§ **Directions**:
Set down exactly the lines in the records below that run from the line with "knob.position.z = 32 + 3 * SEAM_GAP;" to the line with "obj.data.transform(world)", inclusive, and nothing more.
* begin Stored data *
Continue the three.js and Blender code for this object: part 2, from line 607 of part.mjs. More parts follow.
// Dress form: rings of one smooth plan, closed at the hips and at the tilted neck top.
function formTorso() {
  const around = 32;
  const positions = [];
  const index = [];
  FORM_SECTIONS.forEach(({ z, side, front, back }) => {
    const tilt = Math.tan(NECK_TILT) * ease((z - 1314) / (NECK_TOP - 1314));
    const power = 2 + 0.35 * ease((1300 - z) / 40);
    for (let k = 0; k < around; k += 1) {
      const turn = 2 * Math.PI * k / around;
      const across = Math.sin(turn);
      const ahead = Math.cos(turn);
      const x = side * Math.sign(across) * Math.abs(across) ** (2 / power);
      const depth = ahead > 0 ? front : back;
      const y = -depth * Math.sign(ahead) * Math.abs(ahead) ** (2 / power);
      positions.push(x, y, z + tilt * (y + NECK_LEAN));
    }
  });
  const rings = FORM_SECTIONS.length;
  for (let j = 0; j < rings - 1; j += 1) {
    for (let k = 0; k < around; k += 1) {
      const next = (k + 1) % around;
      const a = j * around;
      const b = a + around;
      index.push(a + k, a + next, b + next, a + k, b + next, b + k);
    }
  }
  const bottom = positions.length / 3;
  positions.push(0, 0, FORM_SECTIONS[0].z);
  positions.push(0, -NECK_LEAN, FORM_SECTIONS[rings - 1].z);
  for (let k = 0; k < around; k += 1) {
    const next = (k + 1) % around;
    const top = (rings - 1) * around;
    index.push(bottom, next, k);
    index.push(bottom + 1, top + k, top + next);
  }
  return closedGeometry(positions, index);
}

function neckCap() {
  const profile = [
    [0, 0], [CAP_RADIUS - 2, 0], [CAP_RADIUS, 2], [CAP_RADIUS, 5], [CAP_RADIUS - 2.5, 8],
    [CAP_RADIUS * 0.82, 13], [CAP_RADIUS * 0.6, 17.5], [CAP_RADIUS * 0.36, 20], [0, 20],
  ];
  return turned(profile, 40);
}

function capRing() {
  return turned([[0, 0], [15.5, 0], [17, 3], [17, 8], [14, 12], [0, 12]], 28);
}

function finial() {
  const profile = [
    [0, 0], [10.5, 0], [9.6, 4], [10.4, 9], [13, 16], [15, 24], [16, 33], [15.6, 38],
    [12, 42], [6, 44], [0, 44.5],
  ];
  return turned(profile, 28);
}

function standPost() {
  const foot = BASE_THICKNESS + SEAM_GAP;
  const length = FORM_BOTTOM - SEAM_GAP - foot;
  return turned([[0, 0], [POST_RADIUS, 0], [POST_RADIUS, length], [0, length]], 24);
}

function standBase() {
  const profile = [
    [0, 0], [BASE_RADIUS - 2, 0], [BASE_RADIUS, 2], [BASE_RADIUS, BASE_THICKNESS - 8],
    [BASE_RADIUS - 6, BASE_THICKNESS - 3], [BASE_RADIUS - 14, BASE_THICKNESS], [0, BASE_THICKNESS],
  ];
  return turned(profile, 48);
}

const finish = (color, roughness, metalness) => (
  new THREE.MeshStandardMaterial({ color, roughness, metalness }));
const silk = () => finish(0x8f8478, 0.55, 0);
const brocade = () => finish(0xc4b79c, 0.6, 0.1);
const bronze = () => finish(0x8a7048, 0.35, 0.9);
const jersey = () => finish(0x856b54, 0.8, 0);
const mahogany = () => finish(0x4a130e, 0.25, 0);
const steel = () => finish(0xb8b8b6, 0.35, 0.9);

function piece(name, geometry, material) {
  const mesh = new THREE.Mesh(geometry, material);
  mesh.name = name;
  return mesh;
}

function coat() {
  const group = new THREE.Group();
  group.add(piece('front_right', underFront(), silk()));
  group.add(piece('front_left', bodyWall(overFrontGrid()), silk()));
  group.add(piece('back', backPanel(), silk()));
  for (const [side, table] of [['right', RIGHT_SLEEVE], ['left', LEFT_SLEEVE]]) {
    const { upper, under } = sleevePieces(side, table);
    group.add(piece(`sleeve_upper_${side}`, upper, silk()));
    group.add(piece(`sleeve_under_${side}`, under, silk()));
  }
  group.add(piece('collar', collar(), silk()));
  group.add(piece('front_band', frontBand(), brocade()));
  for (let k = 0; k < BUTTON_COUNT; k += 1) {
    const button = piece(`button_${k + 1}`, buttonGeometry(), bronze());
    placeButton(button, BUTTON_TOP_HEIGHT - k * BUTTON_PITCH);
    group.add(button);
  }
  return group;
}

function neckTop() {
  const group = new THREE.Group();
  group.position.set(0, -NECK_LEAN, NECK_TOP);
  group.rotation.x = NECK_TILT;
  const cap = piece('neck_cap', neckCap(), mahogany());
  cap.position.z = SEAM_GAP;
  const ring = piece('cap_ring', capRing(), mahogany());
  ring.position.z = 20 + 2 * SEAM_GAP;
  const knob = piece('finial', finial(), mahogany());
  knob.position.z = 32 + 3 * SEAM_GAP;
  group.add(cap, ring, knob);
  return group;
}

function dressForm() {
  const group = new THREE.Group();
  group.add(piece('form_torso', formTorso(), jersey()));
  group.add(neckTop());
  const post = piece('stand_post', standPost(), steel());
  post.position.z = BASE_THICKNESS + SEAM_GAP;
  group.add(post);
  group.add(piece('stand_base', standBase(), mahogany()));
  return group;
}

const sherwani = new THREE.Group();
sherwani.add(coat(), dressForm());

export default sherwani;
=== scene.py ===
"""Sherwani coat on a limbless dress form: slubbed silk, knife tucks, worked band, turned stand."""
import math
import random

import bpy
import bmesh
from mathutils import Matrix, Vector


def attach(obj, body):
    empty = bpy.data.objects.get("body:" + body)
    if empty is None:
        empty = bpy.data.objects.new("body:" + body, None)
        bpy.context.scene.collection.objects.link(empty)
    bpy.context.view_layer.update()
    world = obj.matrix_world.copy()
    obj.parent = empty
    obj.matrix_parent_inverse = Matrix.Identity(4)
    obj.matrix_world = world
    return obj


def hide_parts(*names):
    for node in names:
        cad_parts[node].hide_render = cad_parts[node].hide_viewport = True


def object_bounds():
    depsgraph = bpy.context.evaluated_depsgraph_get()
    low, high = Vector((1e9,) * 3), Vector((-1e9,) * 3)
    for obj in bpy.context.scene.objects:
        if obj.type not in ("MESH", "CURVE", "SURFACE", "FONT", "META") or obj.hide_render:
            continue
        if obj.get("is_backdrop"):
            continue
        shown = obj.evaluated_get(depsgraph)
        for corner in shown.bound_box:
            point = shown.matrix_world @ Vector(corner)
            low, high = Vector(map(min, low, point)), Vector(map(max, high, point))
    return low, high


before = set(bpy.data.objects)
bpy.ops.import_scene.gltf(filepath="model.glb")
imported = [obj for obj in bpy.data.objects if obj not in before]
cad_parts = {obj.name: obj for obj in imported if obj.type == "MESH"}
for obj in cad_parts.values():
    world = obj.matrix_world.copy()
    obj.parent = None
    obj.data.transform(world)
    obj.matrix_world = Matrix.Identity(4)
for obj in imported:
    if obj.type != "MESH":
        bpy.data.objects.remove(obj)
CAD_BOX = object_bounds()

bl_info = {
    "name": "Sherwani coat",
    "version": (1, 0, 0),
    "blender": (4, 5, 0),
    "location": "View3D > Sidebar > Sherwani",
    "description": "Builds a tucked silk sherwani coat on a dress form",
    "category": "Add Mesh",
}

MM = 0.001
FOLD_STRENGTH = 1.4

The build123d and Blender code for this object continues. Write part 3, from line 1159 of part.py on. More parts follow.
* end Stored data *
§ **Solved exercise**:
  knob.position.z = 32 + 3 * SEAM_GAP;
  group.add(cap, ring, knob);
  return group;
}

function dressForm() {
  const group = new THREE.Group();
  group.add(piece('form_torso', formTorso(), jersey()));
  group.add(neckTop());
  const post = piece('stand_post', standPost(), steel());
  post.position.z = BASE_THICKNESS + SEAM_GAP;
  group.add(post);
  group.add(piece('stand_base', standBase(), mahogany()));
  return group;
}

const sherwani = new THREE.Group();
sherwani.add(coat(), dressForm());

export default sherwani;
=== scene.py ===
"""Sherwani coat on a limbless dress form: slubbed silk, knife tucks, worked band, turned stand."""
import math
import random

import bpy
import bmesh
from mathutils import Matrix, Vector


def attach(obj, body):
    empty = bpy.data.objects.get("body:" + body)
    if empty is None:
        empty = bpy.data.objects.new("body:" + body, None)
        bpy.context.scene.collection.objects.link(empty)
    bpy.context.view_layer.update()
    world = obj.matrix_world.copy()
    obj.parent = empty
    obj.matrix_parent_inverse = Matrix.Identity(4)
    obj.matrix_world = world
    return obj


def hide_parts(*names):
    for node in names:
        cad_parts[node].hide_render = cad_parts[node].hide_viewport = True


def object_bounds():
    depsgraph = bpy.context.evaluated_depsgraph_get()
    low, high = Vector((1e9,) * 3), Vector((-1e9,) * 3)
    for obj in bpy.context.scene.objects:
        if obj.type not in ("MESH", "CURVE", "SURFACE", "FONT", "META") or obj.hide_render:
            continue
        if obj.get("is_backdrop"):
            continue
        shown = obj.evaluated_get(depsgraph)
        for corner in shown.bound_box:
            point = shown.matrix_world @ Vector(corner)
            low, high = Vector(map(min, low, point)), Vector(map(max, high, point))
    return low, high


before = set(bpy.data.objects)
bpy.ops.import_scene.gltf(filepath="model.glb")
imported = [obj for obj in bpy.data.objects if obj not in before]
cad_parts = {obj.name: obj for obj in imported if obj.type == "MESH"}
for obj in cad_parts.values():
    world = obj.matrix_world.copy()
    obj.parent = None
    obj.data.transform(world)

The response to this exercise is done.